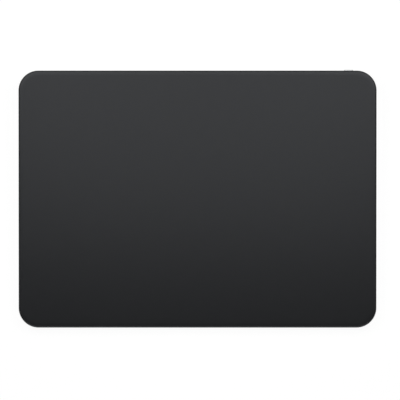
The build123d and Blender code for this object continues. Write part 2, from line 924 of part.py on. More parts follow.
def make_antenna_lead():
    """The thin round cable from the aerial to its socket on the logic board."""
    height = logic_top + lead_lift
    start_y = (antenna_near + antenna_far) / 2
    end_x = -corner_screw_x - antenna_socket / 2
    run = (end_x - antenna_right) / 3
    path = FilletPolyline(
        (antenna_right, start_y, height),
        (antenna_right + run, start_y, height),
        (end_x - run, logic_middle, logic_top + lead_diameter / 2),
        (end_x, logic_middle, logic_top + lead_diameter / 2),
        radius=lead_bend,
    )
    return sweep(Plane(origin=path @ 0, z_dir=path % 0) * Circle(lead_diameter / 2), path=path)


# Touch plate pieces
gasket_inset = 0.35
gasket_width = 0.8
bond_margin = 0.5
touch_chip_size = 8.0
touch_chip_height = 0.9
touch_chip_pitch = 16.0
touch_chip_count = 3
touch_chip_gap = 12.2  # from the battery cells
touch_plug_height = 0.7

touch_chip_y = cell_front - touch_chip_gap - touch_chip_size / 2


def make_glass():
    """The touch surface: a black glass plate as large as the case, which rolls off at its edge."""
    plate = layer(case_outline(0), 0, glass_thickness)
    plate = chamfer(broad_faces(plate)[0].edges(), glass_lower_chamfer)
    top = broad_faces(plate)[-1]
    plate = chamfer(top.edges(), length=glass_roll_width, length2=glass_roll_drop, reference=top)
    return fillet(edges_at(plate, glass_roll_drop), glass_edge_radius)


def make_gasket():
    """A soft foam ring in the gap between the rim and the glass."""
    ring = case_outline(gasket_inset) - case_outline(gasket_inset + gasket_width)
    return layer(ring, glass_thickness, rim_drop)


def make_touch_chips():
    """The touch controllers, hanging under the front of the touch board."""
    chips = []
    for i in range(touch_chip_count):
        x = (i - (touch_chip_count - 1) / 2) * touch_chip_pitch
        outline = Pos(x, touch_chip_y) * Rectangle(touch_chip_size, touch_chip_size)
        chips.append(layer(outline, ceiling_drop, ceiling_drop + touch_chip_height))
    return chips


def make_touch_plug():
    """The connector under the touch board that takes the slack loop's upper end."""
    y = connector_y - touch_loop + touch_tail + touch_plug_depth / 2
    outline = Pos(0, y) * Rectangle(touch_connector_width, touch_plug_depth)
    return layer(outline, ceiling_drop, ceiling_drop + touch_plug_height)


# Floor ribs in front of the battery
rib_width = 1.0
rib_height = 0.4
rib_half_length = 44.0
rib_pitch = 6.0
rib_count = 3


def make_case():
    """The wedge-shaped tub, milled from one piece of aluminium."""
    case = extrude(Pos(0, 0, foot_stand) * case_outline(0), amount=rear_height)
    case = fillet(case.faces().sort_by(Axis.Z)[0].edges(), underside_radius)
    case = case & below_surface(rim_drop)
    case = chamfer(broad_faces(case)[-1].edges(), rim_chamfer)
    pocket = extrude(Pos(0, 0, floor_top) * pocket_outline(0), amount=rear_height)
    case -= fillet(pocket.faces().sort_by(Axis.Z)[0].edges(), pocket_floor_radius)
    case += floor_details()
    case -= threaded_holes()
    case -= port_cut() + switch_cut()
    for row in ("front", "rear"):
        x, y = foot_place(row)
        well = post(x, y, 0, foot_stand + foot_well_depth, foot_diameter + 2 * foot_well_gap)
        case -= well + mirrored(well)
    return case


def boss_list():
    """Every screw boss on the floor, as x, y, top, diameter and thread depth."""
    bosses = []
    for row in ("front", "rear"):
        for x, y in flexure_holes(row):
            for s in (-1, 1):
                bosses.append((s * x, y, flexure_boss_top, flexure_boss, flexure_thread_depth))
    for x, y in logic_screws + clamp_screws:
        bosses.append((x, y, logic_bottom, logic_post, post_thread_depth))
    for x, y in haptic_screws:
        bosses.append((x, y, ear_top, ear_boss, post_thread_depth))
    for x, y in switch_screws:
        bosses.append((x, y, switch_board_bottom, switch_post, post_thread_depth))
    return bosses


def floor_details():
    """Screw bosses, the fences beside the cells, and the ribs in front of them."""
    root = floor_top - floor_thickness / 2
    details = [post(x, y, root, top, diameter) for x, y, top, diameter, depth in boss_list()]
    fence_inner = cell_outer + fence_gap
    fence_outer = fence_inner + fence_width
    fence = block(fence_inner, fence_outer, cell_front, cell_rear, root, floor_top + fence_height)
    details += [fence, mirrored(fence)]
    for i in range(rib_count):
        y = cell_front - (i + 1) * rib_pitch
        near = y - rib_width / 2
        far = y + rib_width / 2
        details.append(block(-rib_half_length, rib_half_length, near, far, root, floor_top + rib_height))
    return details


def threaded_holes():
    """The tapped hole in each boss."""
    return [post(x, y, top - depth, top + overrun, tapped_hole) for x, y, top, diameter, depth in boss_list()]


def port_cut():
    """The plug opening through the wall, and the seat of the port's sleeve behind it."""
    lip_back = rear_face - lip
    opening = extrude(
        facing_rear(0, pocket_rear - overrun, port_height) * SlotOverall(plug_width, plug_height),
        amount=rear_wall + 2 * overrun,
    )
    mouth = facing_rear(0, rear_face - plug_chamfer, port_height)
    outer_mouth = facing_rear(0, rear_face, port_height)
    wide = SlotOverall(plug_width + 2 * plug_chamfer, plug_height + 2 * plug_chamfer)
    flare = loft([mouth * SlotOverall(plug_width, plug_height), outer_mouth * wide])
    seat_width = shell_width + 2 * fit_gap
    seat_height = shell_height + 2 * fit_gap
    seat = extrude(
        facing_rear(0, pocket_rear - overrun, port_height) * SlotOverall(seat_width, seat_height),
        amount=lip_back - pocket_rear + overrun,
    )
    return opening + flare + seat


def switch_cut():
    """The knob's slot through the wall, and the track of the shutter behind it."""
    lip_back = rear_face - lip
    slot = extrude(
        facing_rear(slot_x, pocket_rear, port_height) * SlotOverall(slot_width, slot_height),
        amount=rear_wall + overrun,
    )
    inner_mouth = facing_rear(slot_x, rear_face - slot_chamfer, port_height)
    outer_mouth = facing_rear(slot_x, rear_face, port_height)
    wide = SlotOverall(slot_width + 2 * slot_chamfer, slot_height + 2 * slot_chamfer)
    flare = loft([inner_mouth * SlotOverall(slot_width, slot_height), outer_mouth * wide])
    track_half = (shutter_width + switch_travel) / 2 + knob_end_gap
    half_height = shutter_height / 2 + shutter_gap
    low = port_height - half_height
    high = port_height + half_height
    track = block(slot_x - track_half, slot_x + track_half, pocket_rear - overrun, lip_back, low, high)
    return slot + flare + track


def main():
    """Builds every piece and writes it as a node."""
    os.makedirs("parts", exist_ok=True)

    save("case", make_case())
    for row, side in corners:
        save(f"foot_{row}_{side}", on_side(make_foot(row), side))
    save("rim_gasket", make_gasket())

    save("touch_glass", make_glass())
    save("glass_bond", layer(pocket_outline(touch_board_gap + bond_margin), glass_thickness, board_drop))
    save("touch_board", layer(pocket_outline(touch_board_gap), board_drop, ceiling_drop))
    save("touch_controller_chips", *make_touch_chips())
    save("touch_board_connector", make_touch_plug())
    standoffs = [on_side(make_standoff(row), side) for row, side in corners]
    save("plate_standoffs", *standoffs)
    save("haptic_armature", make_armature())

    for row, side in corners:
        save(f"force_flexure_{row}_{side}", on_side(make_flexure(row), side))
    save("strain_gauges", *[on_side(make_gauge(row), side) for row, side in corners])
    grommets = [on_side(ring, side) for row, side in corners for ring in make_grommets(row)]
    save("isolator_grommets", *grommets)
    flexure_screws = [on_side(each, side) for row, side in corners for each in make_flexure_screws(row)]
    save("flexure_screws", *flexure_screws)

    save("haptic_bracket", make_haptic_bracket())
    save("haptic_core_right", make_core())
    save("haptic_core_left", mirrored(make_core()))
    save("haptic_coils_right", *make_coils())
    save("haptic_coils_left", *[mirrored(coil) for coil in make_coils()])
    ear_depth = bracket_sheet + post_thread_depth - fit_gap
    save("haptic_screws", *[screw(x, y, ear_top + bracket_sheet, ear_depth) for x, y in haptic_screws])

    save("battery_cell_right", make_cell())
    save("battery_cell_left", mirrored(make_cell()))
    save("battery_tapes", *make_cell_tapes(), *[mirrored(tape) for tape in make_cell_tapes()])
    save("battery_guard_boards", make_guard_board(), mirrored(make_guard_board()))
    save("battery_ribbon", make_battery_ribbon())

    save("logic_board", make_logic_board())
    save("radio_shield", make_radio_shield())
    save("logic_chips", *make_logic_chips())
    save("board_connectors", *make_connectors())
    board_depth = logic_thickness + post_thread_depth - fit_gap
    save("logic_board_screws", *[screw(x, y, logic_top, board_depth) for x, y in logic_screws])

    save("charging_port_shell", make_port_shell())
    save("charging_port_tongue", make_port_tongue())
    save("charging_port_contacts", *make_port_contacts())
    save("charging_port_clamp", make_port_clamp())
    clamp_seat = logic_top + clamp_sheet
    save("port_clamp_screws", *[screw(x, y, clamp_seat, board_depth) for x, y in clamp_screws])

    save("switch_knob", make_knob())
    save("switch_shutter", make_shutter())
    save("switch_on_mark", make_on_mark())
    save("switch_body", make_switch_body())
    save("switch_board", make_switch_board())
    switch_depth = switch_board_thickness + post_thread_depth - fit_gap
    save("switch_board_screws", *[screw(x, y, switch_body_bottom, switch_depth) for x, y in switch_screws])

    save("haptic_ribbon", make_haptic_ribbon())
    save("force_ribbon_right", make_force_ribbon())
    save("force_ribbon_left", mirrored(make_force_ribbon()))
    save("touch_ribbon", make_touch_ribbon())
    save("switch_ribbon", make_switch_ribbon())

    save("antenna_carrier", make_antenna_carrier())
    save("antenna_trace", make_antenna_trace())
    save("antenna_lead", make_antenna_lead())


main()
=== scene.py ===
import json
import math

import bpy
import numpy as np
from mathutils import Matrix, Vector


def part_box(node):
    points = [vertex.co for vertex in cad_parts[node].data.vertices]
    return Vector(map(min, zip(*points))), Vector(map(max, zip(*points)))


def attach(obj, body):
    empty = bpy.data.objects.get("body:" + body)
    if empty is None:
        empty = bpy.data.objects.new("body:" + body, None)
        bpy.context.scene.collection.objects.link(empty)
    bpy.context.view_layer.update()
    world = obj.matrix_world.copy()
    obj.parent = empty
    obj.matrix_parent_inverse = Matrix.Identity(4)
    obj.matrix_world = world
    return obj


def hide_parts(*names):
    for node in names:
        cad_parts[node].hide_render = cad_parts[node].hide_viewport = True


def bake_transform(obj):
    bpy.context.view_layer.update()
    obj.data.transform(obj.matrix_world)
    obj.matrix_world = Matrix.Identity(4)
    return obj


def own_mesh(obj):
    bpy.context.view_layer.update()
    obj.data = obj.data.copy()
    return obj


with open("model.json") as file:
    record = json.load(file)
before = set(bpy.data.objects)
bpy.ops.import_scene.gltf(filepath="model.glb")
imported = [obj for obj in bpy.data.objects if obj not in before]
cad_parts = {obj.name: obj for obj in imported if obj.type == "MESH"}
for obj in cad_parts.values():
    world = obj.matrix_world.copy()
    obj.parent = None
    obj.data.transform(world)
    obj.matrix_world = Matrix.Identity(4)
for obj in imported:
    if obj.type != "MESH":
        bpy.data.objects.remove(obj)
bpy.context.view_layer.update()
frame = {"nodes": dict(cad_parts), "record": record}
mm = 0.001  # every size below is written in millimetres times this

# The wedge that all pieces share: the touch surface rises evenly from front to rear
wedge = {
    "width": 160.0 * mm,
    "depth": 114.9 * mm,
    "frontHeight": 4.9 * mm,
    "rearHeight": 10.9 * mm,
    "cornerRadius": 8.9 * mm,
    "leastRadius": 0.1 * mm,
}
wedgeMiddle = (wedge["rearHeight"] + wedge["frontHeight"]) / 2
wedgeSlope = (wedge["rearHeight"] - wedge["frontHeight"]) / wedge["depth"]


def surfaceHeight(y):
    # Height of the touch surface: the middle height plus the slope times the depth
    return wedgeMiddle + wedgeSlope * y


def roundedRings(halfWidth, halfDepth, radius, cornerSteps, sideSteps):
    # Rounded rectangles, one for each radius: four quarter circles, joined by straight runs
    # that are divided evenly, counter-clockwise from the start of the first corner
    sizes = np.broadcast_arrays(halfWidth, halfDepth, radius)
    halfWidth, halfDepth, radius = (np.atleast_1d(size)[:, None] for size in sizes)
    middles = np.stack([halfWidth - radius, halfDepth - radius], -1)
    radius = radius[..., None]
    signs = np.array([[1, 1], [-1, 1], [-1, -1], [1, -1]])
    turn = np.linspace(0, math.pi / 2, cornerSteps + 1)
    share = np.linspace(0, 1, sideSteps + 1)[1:-1, None]
    runs = []
    for i in range(4):
        angle = turn + i * math.pi / 2
        circle = np.stack([np.cos(angle), np.sin(angle)], 1)
        arc = signs[i] * middles + radius * circle
        last = arc[:, -1:]
        following = signs[(i + 1) % 4] * middles + radius * circle[-1]
        runs += [arc, last + (following - last) * share]
    return np.concatenate(runs, 1)


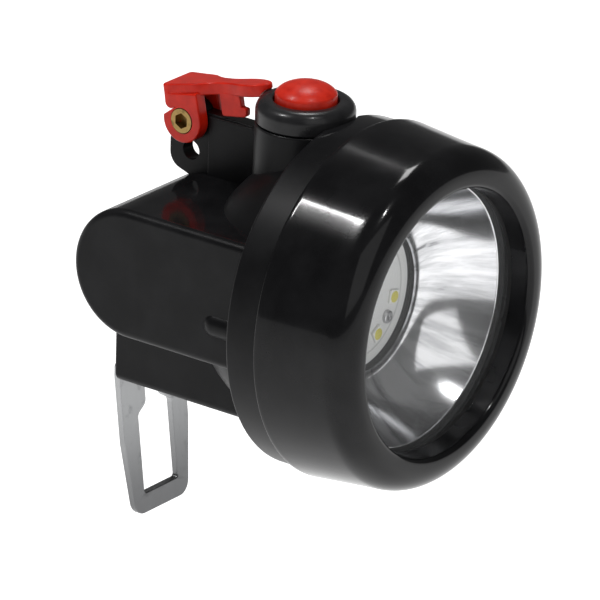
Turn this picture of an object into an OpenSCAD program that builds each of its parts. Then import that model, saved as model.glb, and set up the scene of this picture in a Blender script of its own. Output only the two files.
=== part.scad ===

+---+

**Set task**
Give the lines again, exactly as they stand, from the beginning of the data through the line with "fillet(edges_at(plate, glass_roll_drop), glass_edge_radius)".

**Written solution**
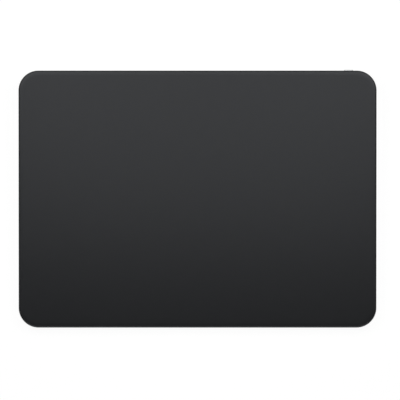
The build123d and Blender code for this object continues. Write part 2, from line 924 of part.py on. More parts follow.
def make_antenna_lead():
    """The thin round cable from the aerial to its socket on the logic board."""
    height = logic_top + lead_lift
    start_y = (antenna_near + antenna_far) / 2
    end_x = -corner_screw_x - antenna_socket / 2
    run = (end_x - antenna_right) / 3
    path = FilletPolyline(
        (antenna_right, start_y, height),
        (antenna_right + run, start_y, height),
        (end_x - run, logic_middle, logic_top + lead_diameter / 2),
        (end_x, logic_middle, logic_top + lead_diameter / 2),
        radius=lead_bend,
    )
    return sweep(Plane(origin=path @ 0, z_dir=path % 0) * Circle(lead_diameter / 2), path=path)


# Touch plate pieces
gasket_inset = 0.35
gasket_width = 0.8
bond_margin = 0.5
touch_chip_size = 8.0
touch_chip_height = 0.9
touch_chip_pitch = 16.0
touch_chip_count = 3
touch_chip_gap = 12.2  # from the battery cells
touch_plug_height = 0.7

touch_chip_y = cell_front - touch_chip_gap - touch_chip_size / 2


def make_glass():
    """The touch surface: a black glass plate as large as the case, which rolls off at its edge."""
    plate = layer(case_outline(0), 0, glass_thickness)
    plate = chamfer(broad_faces(plate)[0].edges(), glass_lower_chamfer)
    top = broad_faces(plate)[-1]
    plate = chamfer(top.edges(), length=glass_roll_width, length2=glass_roll_drop, reference=top)
    return fillet(edges_at(plate, glass_roll_drop), glass_edge_radius)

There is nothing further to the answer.